There is full API compatibility between mobile and desktop, so once they add location & camera access to mobile, these APIs are available from the desktop build too.

My thoughts

As per Bruce Lawson’s talk at the Betavine birthday party, the browser writers don’t see the difference between mobile and desktop. I agree with them that the APIs and browser can be very similar, but I still think there’s a difference in how you would design a service.

A mobile service needs to take one particular function and “polish the hell out of it” (as goes the recommendation for iPhone app design). A desktop web app still needs to be polished, but has more leeway in its design. There’s also the interaction styles: a mouse is not a finger is not a d-pad, and you need to make the interface appropriate for each of these styles. Sure some of this can be done with stylesheets, but when you’ve got less screen space you want to deprioritise certain content off the screen completely.

Panel session

Chaired by Dan Appelquist

  • Francois Daoust (W3C)
  • Graham Thomas (T-Mobile)
    • 8 years at Nokia on UI & UX
    • Also bringing games into market (Club Nokia)
    • Been at T-Mobile for 7 years, now Head of Multimedia
    • T-Mobile very active in mobile internet — have iPhone and G1
  • Christian Sejersen (Mozilla)
  • Kevin Smith (Vodafone)
  • Brad Sipes (CTO, Ikivo)
  • Nick Allott (OMTP)

T-Mobile widget roadmap — want to have develop once, run across all handsets. Enabling the long tail…

SVG helps to bridge the gap between different screen sizes — since scalable. But Brad sees it more to “make things fun”.

Q: How does BONDI fit in with other web runtime initiatives, like Adobe AIR or Mozilla Prism?

  • CS: Prism currently in labs (local look & feel for web-based content). But don’t really have anything to say as Mozilla…
  • NA: OMTP did due diligence and found 25 different ways of doing the same thing. Operators decided on a common standard and then broke it in 25 different ways…
  • NA: 3 parts to standardisation
    1. APIs
    2. Display engine
    3. Security (one of the big problems for Java on mobile — see signed apps…)

Q: Sounds like lots of separate bits. Do they fit together?

  • NA: Yes. At least all the people on this panel do… OMTP working with W3C. SVG long-established as rendering tech. OMTP location API is W3C compatible, and could use One API as implementation by getting location from http query.

Q: How do I make money out of writing a widget?

  • GT: Key benefit of widgets — start using internet more, like iPhone & G1.
  • KS: Earn £20K from Voda competition…?
  • FD: sell the widget like the iPhone app store.

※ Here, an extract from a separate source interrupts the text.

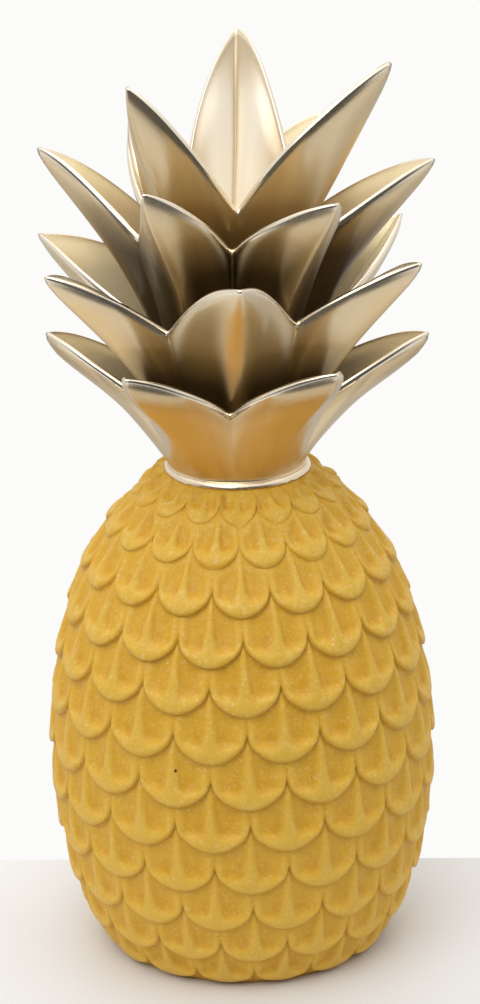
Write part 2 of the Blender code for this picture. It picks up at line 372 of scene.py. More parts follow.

One advantage of interoperable widgets is that you can buy your widget from anywhere. You can have your own payment mechanism

  • DA: Can we build interoperable application stores? Micropayments never really went anywhere with the web. Will we get there with widgets?
  • FD: There were some standards about micropayments 10-15 years ago, but they werer never finished… Maybe it’s time to dust them off and complete them.

Q: What benefits do I get from a widget that I don’t get from HTML5? (Hugo from Google)

  • FD: Widgets give you more context, but it’s just a wrapper.
  • CS: A lot of the widget issues have come up because of security issues. But in essence it’s the same thing that needs to be solved across mobile and desktop.
  • BS: Widgets give you local application feel that HTML5 isn’t aiming for initially. But HTML5 will converge in the longer term.
  • NA: Some of the widget stuff has been created as a sticking plaster to avoid 15-20 different solutions while HTML5 gets itself ready.
  • DA: BONDI allows HTML5 over https to take advantage of secured APIs.

Q: My question: widgets on the standby screen? What about battery life?

  • GT: want them on the idle screen, with notification etc. Want eBay etc event-based dynamic.
  • CS: Palm Pre will be fully web-based
  • BS: T-Omnia has widget framework attached to button on the side of the phone. Can have lightweight widget framework on low-level phones that aren’t capable of running full HTML5 browser.
  • NA: battery notification & event APIs planned for BONDI 1.1

Q: What sort of security model?

  • NA: BONDI — consumer delegates trust to an entity. Doesn’t work to prompt the user for everything. Instead they should be able to trust Norton, Google, T-Mobile, etc.
  • DA: using XML digital certificates within the widget

Q: If you had one widget, what would it be and how would you interact?

  • BS: weather. would beep at me if thunderstorm coming in.
  • KS: widget that tells me if my 8 year old daughter has turned off her light…
  • CS: can I have a browser instead?
  • FD: tells me which way I should vote on W3C…
  • GT: M25 road traffic info
  • NA: a widget that syncs my contacts
  • DA: location-based ski conditions. What’s important is that the bar is lowered. I want my mom to write widgets!

Q: Have Palm come up with a way to make webapps feel like native apps? (Hugo, Google)

  • CS: Mozilla often have discussions about how to make the browser look native. But people don’t care. They want Facebook to look like Facebook, not a T-Mobile application.

Q: What do operators feel about making widgets more available? (David Stone)

  • GH: Shortly launching service with idle screen. Demo on idle screen. Gallery also available.